Your task
Quote exactly the lines spanning from the top of the data below to the line that contains "import Sketcher", including both.

Provided records
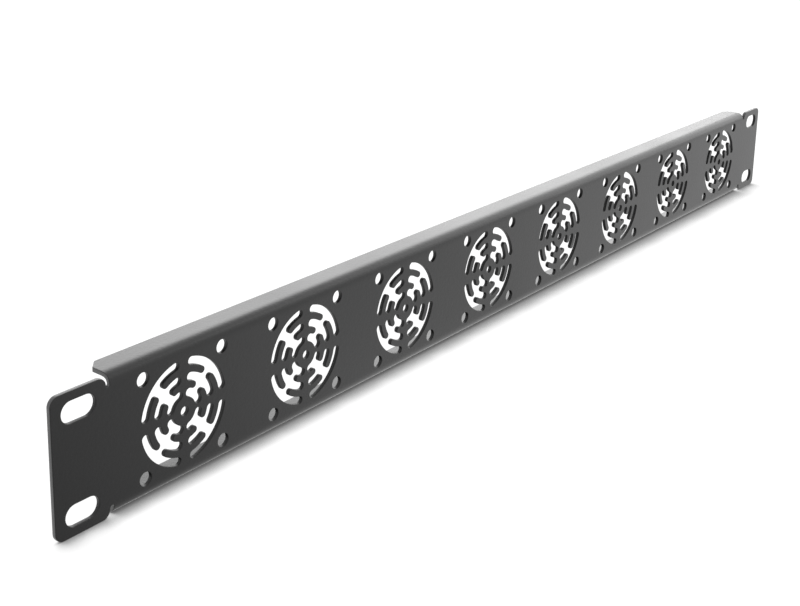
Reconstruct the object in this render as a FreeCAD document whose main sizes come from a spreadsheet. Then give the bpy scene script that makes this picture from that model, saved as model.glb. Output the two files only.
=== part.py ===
import FreeCAD, Part
import math
import os

import Sketcher

# Rack fan panel, one rack unit high: one sheet of steel, punched in the flat and folded.
# X runs along the panel, Y from the front of the rack to its rear, and Z up.
# The origin is the middle of the four ear slots, on the rear face of the ears, which seats on the rack.

document = FreeCAD.newDocument("rack_fan_panel")

# Driving dimensions, in millimetres apart from the count
DIMENSIONS = (
    # The sheet and its two folds
    ("sheet_thickness", 1.5),
    ("bend_inner_radius", 1.0),
    ("panel_height", 44.4),
    ("flange_depth", 11.0),
    ("flange_corner_chamfer", 3.2),
    # The row of fans, and what is left of the flanges past the last fan
    ("fan_count", 8),
    ("fan_pitch", 55.2),
    ("fan_row_rise", 0.3),
    ("flange_end_margin", 28.1),
    # The ears, and the relief that parts them from the flanges
    ("relief_width", 1.4),
    ("relief_depth", 3.6),
    ("ear_width", 19.55),
    ("ear_outer_radius", 3.0),
    ("ear_slot_length", 12.0),
    ("ear_slot_width", 6.8),
    ("ear_slot_to_edge", 9.7),
    ("ear_slot_spacing", 31.75),
    # The screw holes of one 40 mm fan
    ("fan_hole_spacing", 32.0),
    ("fan_hole_diameter", 4.5),
    # The grille of one fan
    ("hub_diameter", 9.2),
    ("hub_hole_diameter", 3.0),
    ("ring_slot_width", 2.65),
    ("ring_bar_width", 2.35),
    ("rib_width_at_hub", 1.2),
    ("rib_width_at_rim", 4.2),
    ("channel_width", 3.0),
)

sizes = document.addObject("Spreadsheet::Sheet", "sizes")
for row, (alias, number) in enumerate(DIMENSIONS, start=1):
    sizes.set(f"A{row}", alias)
    sizes.set(f"B{row}", str(number))
    sizes.setAlias(f"B{row}", alias)
document.recompute()

# Places that follow from the driving dimensions
BEND_OUTER_RADIUS = "(sizes.bend_inner_radius + sizes.sheet_thickness)"
HALF_HEIGHT = "(sizes.panel_height / 2)"
BEND_LINE = f"({HALF_HEIGHT} - {BEND_OUTER_RADIUS})"
FLANGE_REAR = "(sizes.flange_depth - sizes.sheet_thickness)"
FIRST_FAN = "((sizes.fan_count - 1) / 2 * sizes.fan_pitch)"
FLANGE_END = f"({FIRST_FAN} + sizes.flange_end_margin)"
EAR_INNER = f"({FLANGE_END} + sizes.relief_width)"
EAR_OUTER = f"({EAR_INNER} + sizes.ear_width)"
RELIEF_ROUND = "(sizes.relief_width / 2)"
EAR_INNER_RADIUS = f"(sizes.relief_depth - {RELIEF_ROUND})"
RELIEF_LEVEL = f"({HALF_HEIGHT} - {EAR_INNER_RADIUS})"
EAR_SLOT_ROUND = "(sizes.ear_slot_width / 2)"
EAR_SLOT_REACH = "(sizes.ear_slot_length / 2 - sizes.ear_slot_width / 2)"
EAR_SLOT_X = f"({EAR_OUTER} - sizes.ear_slot_to_edge)"
# Where the side of the diagonal channel meets the middle of a rib
CHANNEL_FOOT = "(sizes.channel_width / sqrt(2))"

# How a sketch numbers the ends of an edge and an arc's centre, its own origin and its axes
START, END, CENTRE = range(1, 4)
ORIGIN = (-1, 1)
LEVEL_AXIS, UPRIGHT_AXIS = -1, -2

# A grille's ring slots, and the angles that share it out, in degrees
RING_COUNT = 3
OUTER_RING = RING_COUNT - 1
QUARTER_TURN = 90
DIAGONAL = QUARTER_TURN / 2


def worth(expression):
    """The number that an expression of the sheet's sizes comes to."""
    return float(sizes.evalExpression(expression))


def origin_feature(body, role):
    """One of the body's own planes or axes."""
    return next(feature for feature in body.Origin.OriginFeatures if feature.Role == role)


def new_sketch(body, name, role):
    """A sketch on one of the body's own planes."""
    sketch = body.newObject("Sketcher::SketchObject", name)
    sketch.AttachmentSupport = (origin_feature(body, role), [""])
    sketch.MapMode = "FlatFace"
    return sketch


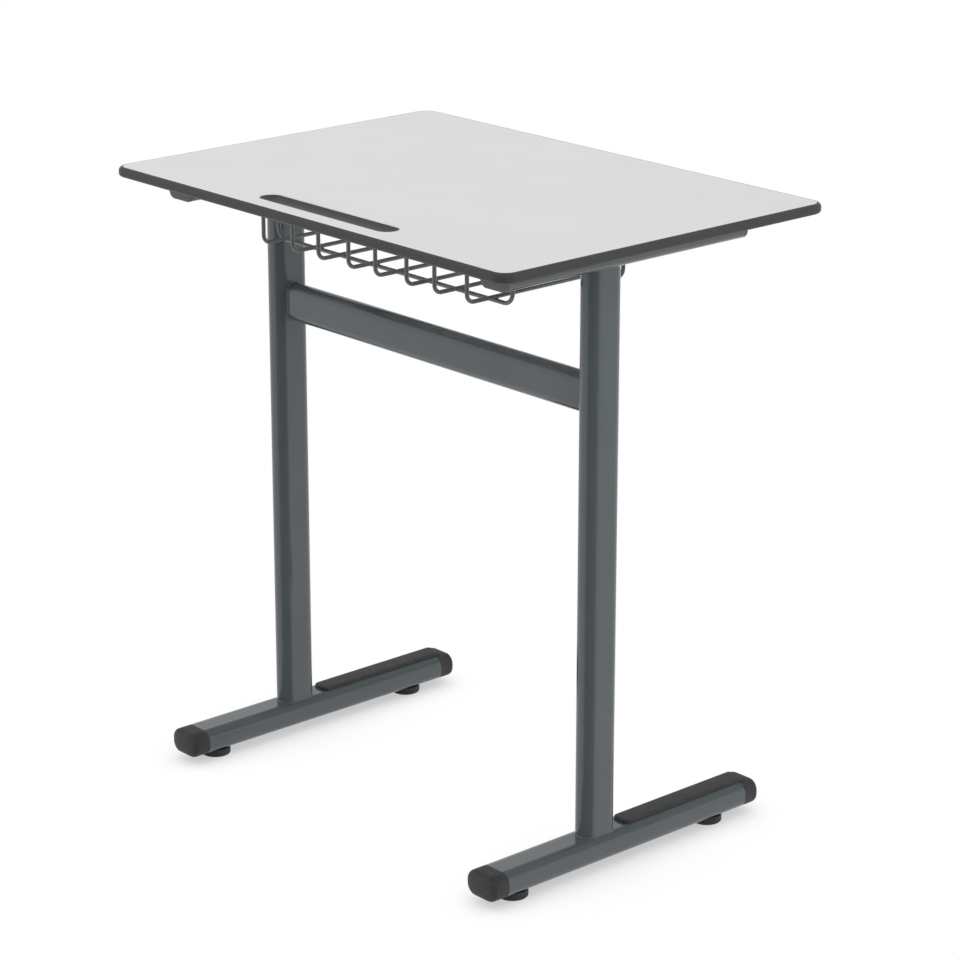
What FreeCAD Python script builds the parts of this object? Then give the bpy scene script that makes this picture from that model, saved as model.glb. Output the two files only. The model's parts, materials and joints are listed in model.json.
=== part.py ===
import FreeCAD, Part
import math
import os

# Single school desk: a thin compact worktop on two T-shaped legs, with a wire book basket.
# Frame: +Z up, origin on the floor under the middle of the worktop, millimetres.
# The pupil sits on the -Y side and looks along +Y, so +X is the pupil's right hand.

V = FreeCAD.Vector

# Worktop
TOP_WIDTH = 700.0
TOP_DEPTH = 500.0
DESK_HEIGHT = 760.0
BOARD_THICKNESS = 12.0
CORNER_RADIUS = 20.0
TOP_NOSING = 5.0
UNDER_NOSING = 4.0
LAMINATE_THICKNESS = 0.8

# Pen groove, milled through the laminate into the dark core near the far edge
GROOVE_LENGTH = 236.0
GROOVE_WIDTH = 30.0
GROOVE_DEPTH = 4.9
GROOVE_SHIFT_X = -8.0
GROOVE_FROM_EDGE = 27.0

# Legs, measured inwards from the worktop's side edge and far edge
LEG_INSET = 70.0
COLUMN_FROM_EDGE = 207.5
COLUMN_WIDTH = 30.0
COLUMN_DEPTH = 50.0
COLUMN_WALL = 2.0

# Support arms under the worktop
ARM_WIDTH = 44.0
ARM_HEIGHT = 26.0
ARM_CORNER = 9.5
ARM_WALL = 2.0
ARM_FRONT_INSET = 47.0
ARM_REAR_INSET = 80.0
ARM_CAP_HEAD = 5.0
ARM_CAP_PLUG = 12.0

# Crossbar between the columns
BAR_HEIGHT = 48.0
BAR_THICKNESS = 25.0
BAR_WALL = 1.5
BAR_CENTRE_HEIGHT = 572.0

# Feet, with their end caps
FOOT_WIDTH = 50.0
FOOT_HEIGHT = 31.0
FOOT_CORNER = 13.5
FOOT_WALL = 2.0
FOOT_FRONT_INSET = 26.0
FOOT_REAR_INSET = 37.0
FOOT_CAP_HEAD = 26.0
FOOT_CAP_PLUG = 18.0
FOOT_CAP_ROUND = 7.0

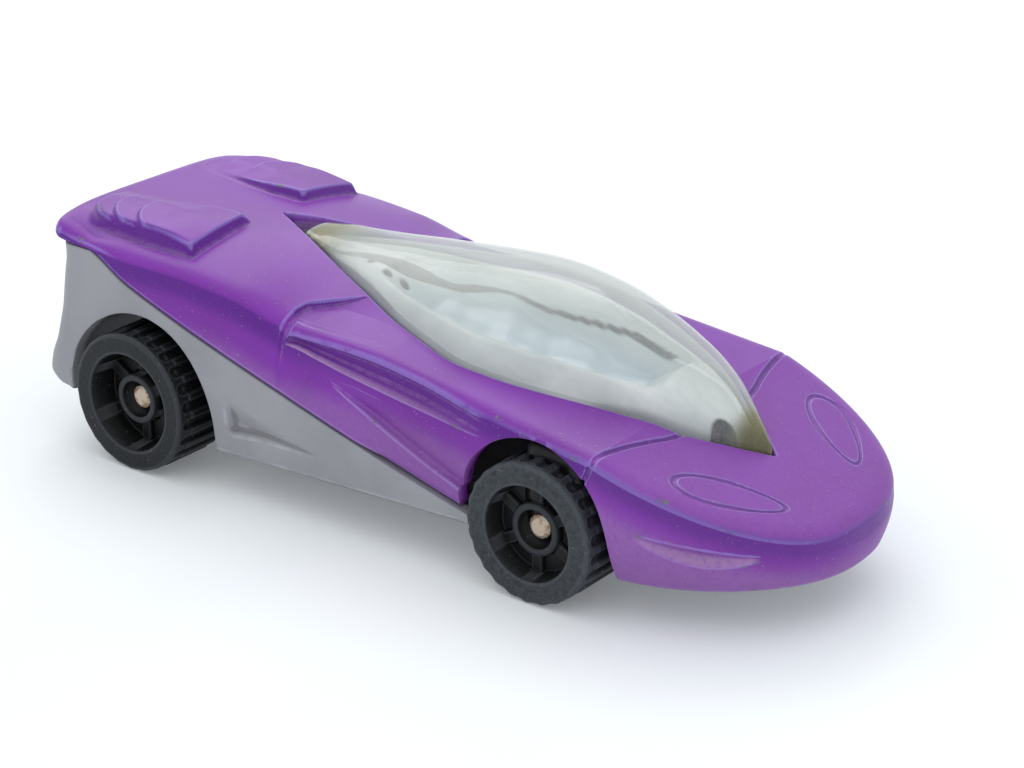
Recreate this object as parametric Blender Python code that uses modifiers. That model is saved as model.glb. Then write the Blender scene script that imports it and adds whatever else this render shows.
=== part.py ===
# A die-cast toy car: a zinc body casting with a teardrop opening, a clear canopy over a
# metallised cockpit insert, a grey moulded chassis with rear fenders, and four treaded
# wheels on two loose steel axles.
#
# Lengths below are millimetres. X runs forward, Y to the car's left, Z up from the ground.
# While the shapes are worked out, x = 0 is midway between the axles. The finished car is
# shifted so that its origin is the centre of its length, on the ground.

import math

import bmesh
import bpy
from mathutils import Matrix, Vector

MM = 0.001
COLLECTION_NAME = "toy_car"

# Layout along the car
WHEELBASE = 42.0
FRONT_OVERHANG = 21.1
REAR_OVERHANG = 11.3
NOTCH_FROM_REAR_AXLE = 16.4
PANEL_LINE_FROM_FRONT_AXLE = 5.4
HUMP_FRONT_FROM_REAR_AXLE = 4.4

# Body heights above the ground
DECK_REAR_Z = 20.45
DECK_MID_Z = 20.25
DECK_NOTCH_Z = 18.9
SHOULDER_TAIL_Z = 19.3
SHOULDER_REAR_Z = 18.5
SHOULDER_NOTCH_Z = 16.75
SHOULDER_PANEL_Z = 13.6
NOSE_TOP_Z = 8.4
BELT_Z = 9.0
NOSE_BELT_Z = 6.4
TAIL_LIP_Z = 18.4
SKIRT_FRONT_Z = 6.0
NOSE_RIM_REAR_Z = 3.3
NOSE_RIM_FRONT_Z = 4.2

# Body half widths
SHOULDER_TAIL_Y = 12.1
SHOULDER_REAR_Y = 12.35
SHOULDER_NOTCH_Y = 12.4
SHOULDER_PANEL_Y = 13.35
BELT_Y = 14.1
SILL_Y = 13.6
NOSE_RIM_Y = 12.3

# Body edges and wall
SHOULDER_ROLL = 1.2
SHOULDER_SPREAD = 0.55
SHOULDER_DROP = 0.8
NOSE_SPREAD = 0.2
NOSE_BELT_REACH = 0.3
TAIL_CORNER_ROUND = 1.4
TAIL_EDGE_ROLL = 0.35
TAIL_CROWN_POWER = 5.0
TAIL_SOLID = 3.4
BODY_WALL = 1.3

# Fender groove under the front shoulder
GROOVE_DEPTH = 0.8
GROOVE_REAR_Z = 15.3
GROOVE_FRONT_Z = 12.6
GROOVE_LIP_HEIGHT = 0.5

# The curved step between the rear deck and the lower front fenders
FENDER_DROP = 0.55
FENDER_STEP_RUN = 0.25
FENDER_STEP_BEND = 2.8

# Panel line across the nose and the outlines of the headlights
LINE_WIDTH = 0.45
LINE_DEPTH = 0.3
HEADLIGHT_LENGTH = 8.5
HEADLIGHT_WIDTH = 3.1
HEADLIGHT_ANGLE = -38.0
HEADLIGHT_FROM_FRONT_AXLE = 14.1
HEADLIGHT_Y = 8.0

# Rear deck humps, each a stack of three louvred steps
HUMP_INNER_Y = 3.3
HUMP_OUTER_Y = 11.0
HUMP_STEP = 0.3
HUMP_STEP_LENGTHS = (8.8, 11.8, 14.2)
HUMP_STEP_TUCK = 0.15
HUMP_OUTER_RISE = 0.8
HUMP_DRAFT = 0.6
HUMP_CORNER_LENGTH = 4.4
HUMP_CORNER_WIDTH = 3.4
HUMP_BASE_SINK = 0.6

# Side scoop, nose slot and chassis recess
SCOOP_FROM_NOTCH = 4.8
SCOOP_APEX_Z = 13.2
SCOOP_LENGTH = 16.0
SCOOP_LOWER_DROP = 6.6
SCOOP_UPPER_DROP = 1.6
SCOOP_DEPTH = 0.75
SLOT_DEPTH = 0.5
SLOT_HEIGHT = 1.4
SLOT_REAR_Z = 8.1
SLOT_FRONT_Z = 7.3
RECESS_FROM_REAR_AXLE = 10.3
RECESS_LOW_Z = 5.6
RECESS_LENGTH = 12.2
RECESS_HEIGHT = 3.6
RECESS_DEPTH = 0.5

# Canopy
OPENING_REAR_FROM_REAR_AXLE = 4.8
OPENING_FRONT_FROM_FRONT_AXLE = 13.2
OPENING_HALF_WIDTH = 9.6
CANOPY_TOP_Z = 21.3
CANOPY_WALL = 0.7
CANOPY_GAP = 0.2
CANOPY_FLANGE = 0.8
CANOPY_FLANGE_DROP = 0.5

# Cockpit insert
INSERT_WALL = 0.8
INSERT_GAP = 0.35
INSERT_REAR_SETBACK = 6.0
INSERT_FRONT_SETBACK = 3.0
COCKPIT_DEPTH = 3.2
SEAT_HEIGHT = 1.5

# Chassis
CHASSIS_WALL = 1.2
SEAM_GAP = 0.2
PAN_Z = 3.0
PAN_THICKNESS = 1.1
PAN_RISE_FROM_REAR_AXLE = 5.4
PAN_RISE_LENGTH = 2.8
TAIL_BUMPER_Z = 5.1
TAIL_TUCK = 3.0
TAIL_BLEND = 4.0
SILL_REAR_Z = 3.2
SILL_FRONT_Z = 4.6
PAN_HALF_WIDTH = 11.0
NOSE_PAN_GAP = 0.3
WELL_INNER_Y = 7.6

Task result
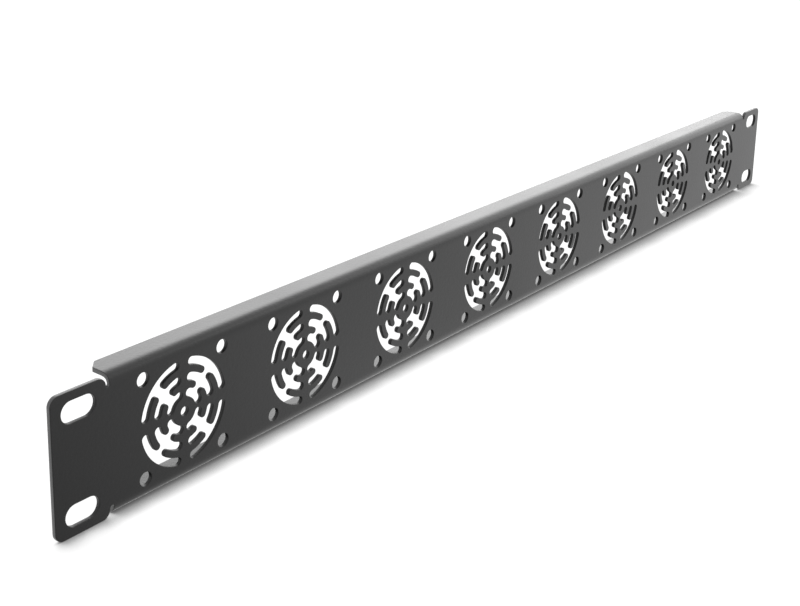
Reconstruct the object in this render as a FreeCAD document whose main sizes come from a spreadsheet. Then give the bpy scene script that makes this picture from that model, saved as model.glb. Output the two files only.
=== part.py ===
import FreeCAD, Part
import math
import os

import Sketcher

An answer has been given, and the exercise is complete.